◆ AIM: Reproduce exactly the section that begins at the line containing "Continue the Blender" and ends at the line containing "build_loop()", both lines included; omit all other lines.

◆ DATA SUPPLIED:
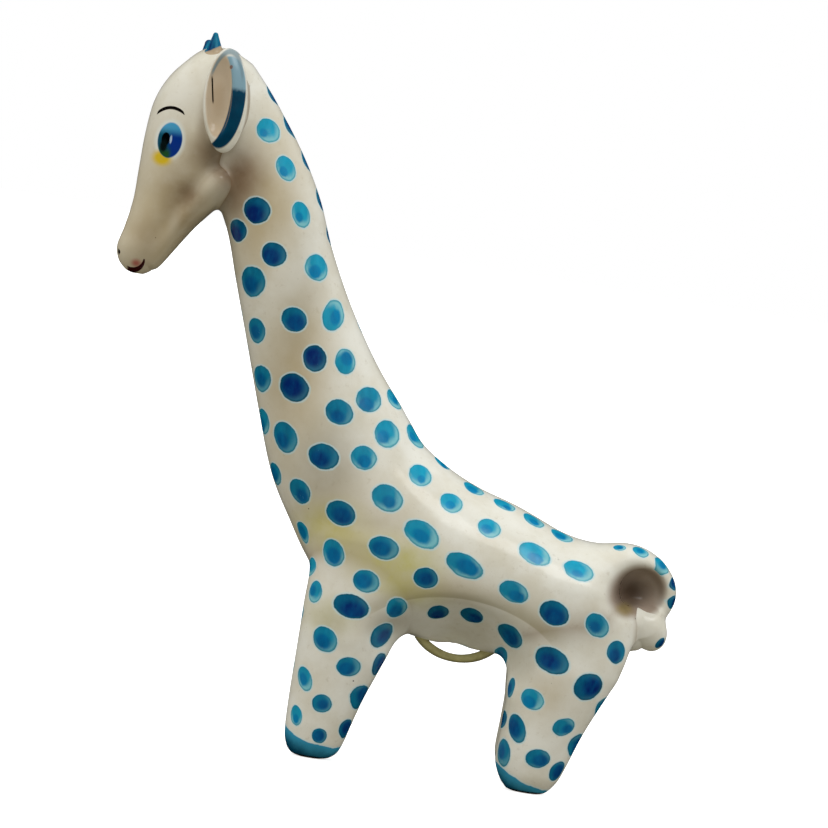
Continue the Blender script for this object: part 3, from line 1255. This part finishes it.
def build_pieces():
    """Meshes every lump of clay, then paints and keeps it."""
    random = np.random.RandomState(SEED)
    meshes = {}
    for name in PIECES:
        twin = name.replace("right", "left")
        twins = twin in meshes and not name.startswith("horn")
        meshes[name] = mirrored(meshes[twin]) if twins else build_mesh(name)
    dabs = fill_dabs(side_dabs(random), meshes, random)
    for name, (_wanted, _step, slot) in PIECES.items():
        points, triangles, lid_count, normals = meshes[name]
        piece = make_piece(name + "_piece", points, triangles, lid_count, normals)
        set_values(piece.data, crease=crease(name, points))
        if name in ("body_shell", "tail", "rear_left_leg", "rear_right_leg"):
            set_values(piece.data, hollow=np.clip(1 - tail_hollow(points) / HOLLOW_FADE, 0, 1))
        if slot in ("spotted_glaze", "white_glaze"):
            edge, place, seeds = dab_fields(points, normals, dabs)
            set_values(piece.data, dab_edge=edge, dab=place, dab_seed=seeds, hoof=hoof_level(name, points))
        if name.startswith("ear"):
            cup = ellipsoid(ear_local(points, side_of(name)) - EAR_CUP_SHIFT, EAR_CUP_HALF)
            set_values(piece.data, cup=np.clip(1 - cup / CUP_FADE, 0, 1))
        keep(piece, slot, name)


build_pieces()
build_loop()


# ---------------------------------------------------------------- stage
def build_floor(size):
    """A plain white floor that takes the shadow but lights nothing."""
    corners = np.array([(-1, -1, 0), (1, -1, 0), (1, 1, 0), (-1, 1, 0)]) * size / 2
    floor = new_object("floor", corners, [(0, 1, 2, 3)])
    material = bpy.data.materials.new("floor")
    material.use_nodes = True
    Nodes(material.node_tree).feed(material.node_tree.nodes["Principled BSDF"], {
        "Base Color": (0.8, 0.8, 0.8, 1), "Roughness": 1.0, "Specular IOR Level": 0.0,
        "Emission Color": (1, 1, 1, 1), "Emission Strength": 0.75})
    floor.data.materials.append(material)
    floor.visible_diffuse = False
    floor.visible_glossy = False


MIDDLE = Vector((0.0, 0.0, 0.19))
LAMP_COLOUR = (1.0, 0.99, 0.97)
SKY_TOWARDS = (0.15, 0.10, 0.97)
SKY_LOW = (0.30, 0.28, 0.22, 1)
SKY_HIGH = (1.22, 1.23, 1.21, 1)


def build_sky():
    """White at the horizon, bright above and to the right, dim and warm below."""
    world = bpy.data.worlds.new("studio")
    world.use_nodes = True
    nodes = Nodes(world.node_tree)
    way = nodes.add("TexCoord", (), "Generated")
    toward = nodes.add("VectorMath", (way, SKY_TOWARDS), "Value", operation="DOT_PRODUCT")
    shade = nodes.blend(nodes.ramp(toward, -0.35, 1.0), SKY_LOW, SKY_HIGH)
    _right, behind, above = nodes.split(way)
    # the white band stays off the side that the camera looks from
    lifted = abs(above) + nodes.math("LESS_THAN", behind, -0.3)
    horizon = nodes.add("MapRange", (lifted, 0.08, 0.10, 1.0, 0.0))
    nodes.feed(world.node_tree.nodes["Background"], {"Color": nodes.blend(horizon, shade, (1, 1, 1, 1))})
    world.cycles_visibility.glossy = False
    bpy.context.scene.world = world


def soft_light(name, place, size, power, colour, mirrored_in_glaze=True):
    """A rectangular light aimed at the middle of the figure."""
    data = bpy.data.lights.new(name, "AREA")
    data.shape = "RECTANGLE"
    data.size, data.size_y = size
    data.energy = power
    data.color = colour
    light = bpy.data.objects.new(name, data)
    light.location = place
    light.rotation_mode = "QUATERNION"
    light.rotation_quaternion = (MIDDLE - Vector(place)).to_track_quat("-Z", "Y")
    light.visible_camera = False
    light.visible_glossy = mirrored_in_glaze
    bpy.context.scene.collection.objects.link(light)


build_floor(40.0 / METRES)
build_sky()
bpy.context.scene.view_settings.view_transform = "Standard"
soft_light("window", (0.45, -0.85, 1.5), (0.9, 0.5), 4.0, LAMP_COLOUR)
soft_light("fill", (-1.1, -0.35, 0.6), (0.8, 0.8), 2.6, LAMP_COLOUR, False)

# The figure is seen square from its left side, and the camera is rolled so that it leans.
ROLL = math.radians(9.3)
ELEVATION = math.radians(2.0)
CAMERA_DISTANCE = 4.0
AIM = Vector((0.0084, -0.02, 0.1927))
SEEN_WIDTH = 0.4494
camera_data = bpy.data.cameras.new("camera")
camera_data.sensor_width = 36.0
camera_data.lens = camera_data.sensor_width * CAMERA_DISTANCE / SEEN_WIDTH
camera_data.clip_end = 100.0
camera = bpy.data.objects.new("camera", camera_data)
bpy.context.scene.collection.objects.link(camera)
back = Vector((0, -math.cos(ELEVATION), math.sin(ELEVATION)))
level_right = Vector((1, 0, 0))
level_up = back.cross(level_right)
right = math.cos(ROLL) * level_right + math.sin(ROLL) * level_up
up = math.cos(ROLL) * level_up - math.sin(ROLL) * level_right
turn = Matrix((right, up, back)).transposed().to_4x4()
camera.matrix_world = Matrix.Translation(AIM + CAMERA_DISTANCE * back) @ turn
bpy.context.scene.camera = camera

==

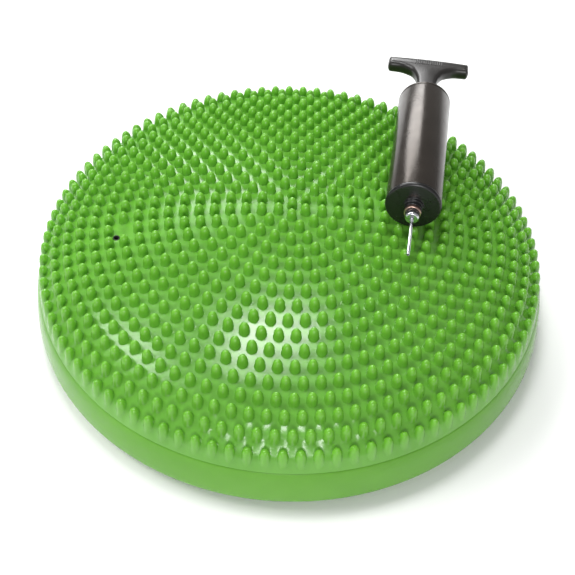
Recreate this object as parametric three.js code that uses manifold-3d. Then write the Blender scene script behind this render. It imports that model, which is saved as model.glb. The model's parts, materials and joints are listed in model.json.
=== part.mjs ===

--

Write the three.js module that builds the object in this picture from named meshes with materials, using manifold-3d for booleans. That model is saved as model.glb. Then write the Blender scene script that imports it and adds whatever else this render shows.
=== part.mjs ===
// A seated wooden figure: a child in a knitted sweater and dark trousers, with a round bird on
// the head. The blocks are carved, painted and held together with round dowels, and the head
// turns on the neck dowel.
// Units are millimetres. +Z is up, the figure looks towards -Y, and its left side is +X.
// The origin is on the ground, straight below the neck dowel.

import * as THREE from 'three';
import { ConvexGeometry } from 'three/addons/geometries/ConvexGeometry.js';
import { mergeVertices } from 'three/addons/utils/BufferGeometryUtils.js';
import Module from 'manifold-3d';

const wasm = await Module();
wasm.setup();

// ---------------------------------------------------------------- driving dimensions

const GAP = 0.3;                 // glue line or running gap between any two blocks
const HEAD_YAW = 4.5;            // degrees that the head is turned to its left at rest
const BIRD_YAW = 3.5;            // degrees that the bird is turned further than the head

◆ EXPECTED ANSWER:
Continue the Blender script for this object: part 3, from line 1255. This part finishes it.
def build_pieces():
    """Meshes every lump of clay, then paints and keeps it."""
    random = np.random.RandomState(SEED)
    meshes = {}
    for name in PIECES:
        twin = name.replace("right", "left")
        twins = twin in meshes and not name.startswith("horn")
        meshes[name] = mirrored(meshes[twin]) if twins else build_mesh(name)
    dabs = fill_dabs(side_dabs(random), meshes, random)
    for name, (_wanted, _step, slot) in PIECES.items():
        points, triangles, lid_count, normals = meshes[name]
        piece = make_piece(name + "_piece", points, triangles, lid_count, normals)
        set_values(piece.data, crease=crease(name, points))
        if name in ("body_shell", "tail", "rear_left_leg", "rear_right_leg"):
            set_values(piece.data, hollow=np.clip(1 - tail_hollow(points) / HOLLOW_FADE, 0, 1))
        if slot in ("spotted_glaze", "white_glaze"):
            edge, place, seeds = dab_fields(points, normals, dabs)
            set_values(piece.data, dab_edge=edge, dab=place, dab_seed=seeds, hoof=hoof_level(name, points))
        if name.startswith("ear"):
            cup = ellipsoid(ear_local(points, side_of(name)) - EAR_CUP_SHIFT, EAR_CUP_HALF)
            set_values(piece.data, cup=np.clip(1 - cup / CUP_FADE, 0, 1))
        keep(piece, slot, name)


build_pieces()
build_loop()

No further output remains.